MURRAY — Events and activities have been few and far between in Murray since the COVID-19 pandemic struck in late March.
However, there is going to be one on Saturday morning, one that is under the umbrella of one of the top fundraising machines in the Murray-Calloway County community the past several years. It is the Santa Cause 5K Toy Trot, a product of the powerful Towing for Toys drive that is guided by Max’s 641 Towing and Service.
it is set to start at 8 a.m. Saturday near the tennis courts of Murray High School on Johnson Boulevard.
“We’re giving it our best shot,” said Max’s 641 owner Monty McCuiston, who said, understandably, the race has been slow to generate registrants. “As of (Monday) morning, we have 30 runners signed up. We’ve been promoting it heavy on running websites and social media, so we’re hoping to get a good last-minute run going here in the next few days.
“We wish things were a little better, but with the circumstances of the virus and everything that’s going on with it, it’s kind of put a damper on things, and that goes for everything. It’s not just our charity events in the community, but everything in general.”
For Towing for Toys, Saturday’s event marks the debut of just its latest addition to a family of special events that have developed in the past few years, designed to bolster the Christmas toy drive’s financial condition. For the past three years, it has hosted both the Toypalooza concert and the Towing for Toys Truck Pull, both of which appear to have gained momentum with each passing year.
All told, last year’s collection alone resulted in more than $35,000 raised and about 7,500 items donated, both records.
“We’re going to need a little extra momentum this year with the way the economy is with the virus and stuff,” McCuiston said. “We’ve got a lot of families out of work so there’s going to be much more of a need this year. Hopefully, we can count on people to help us out.
“This is our first year to try the 5K. We had a lot of interest the last year or two with people suggesting for us to do a 5K or a half-marathon of some sort. So we thought, ‘Hey! We’re always looking to do different things to keep things moving, why not?’ Unfortunately, with the way the pandemic has hit, it’s not been what we hoped.”
Still, there is time. McCuiston stressed that the regular registration fee of $44 begins increasing after 11:59 p.m. Thursday. The financial goal of the race is $1,000 and it was only about a quarter of the way to that Monday afternoon. All race information is available at runsignup.com.
This race is being divided into two styles. There is the conventional version, where runners can run the same course together. There is also a virtual version in which participants can run their own 5K course and record their times away from the rest of the runners.
McCuiston said social distancing will be of utmost importance.
“We will be enforcing social distancing the morning of the race.

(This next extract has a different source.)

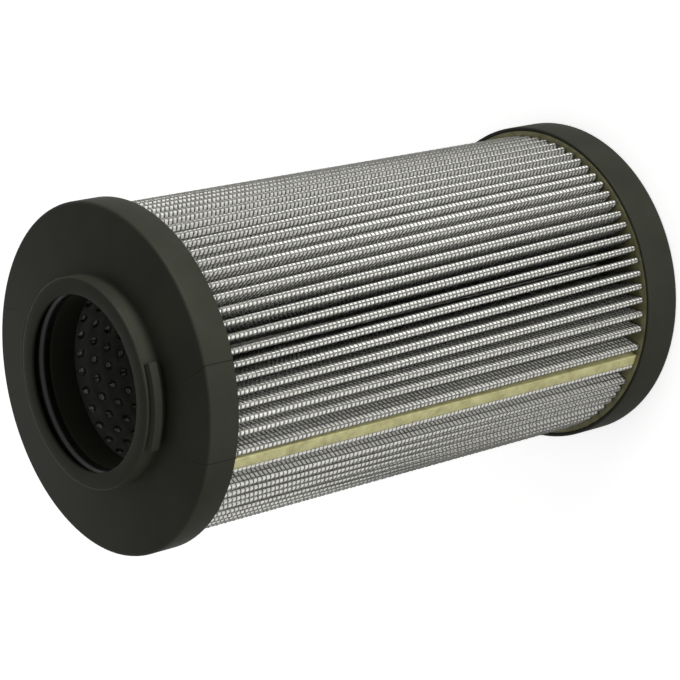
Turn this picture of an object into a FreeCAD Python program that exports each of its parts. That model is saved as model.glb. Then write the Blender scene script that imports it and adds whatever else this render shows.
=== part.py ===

Now, once it gets started, we don’t anticipate everybody running on top of each other anyway, but, before the race and after the race, we will be trying to do our best to enforce mask wearing. We will encourage this at the registration table and near the starting line,” he said. “Now, with the virtual race, you’re on your own and on your own time, so you submit your times to the website.
“I’m not 100% sure how the virtual race works, but from what I do know from Jeff Sparks, our guy with Mid South Race Timing which is spearheading this for us, you need to run on an actual road or something (not a treadmill). Everything with the virtual race is the same as the main race. There will still be T-shirts, you’ll receive a medal for participating and you’ll still be able to get awards. We’re hoping to encourage that a bit. Of the 30 we have registered right now, eight have signed up to do it virtually.”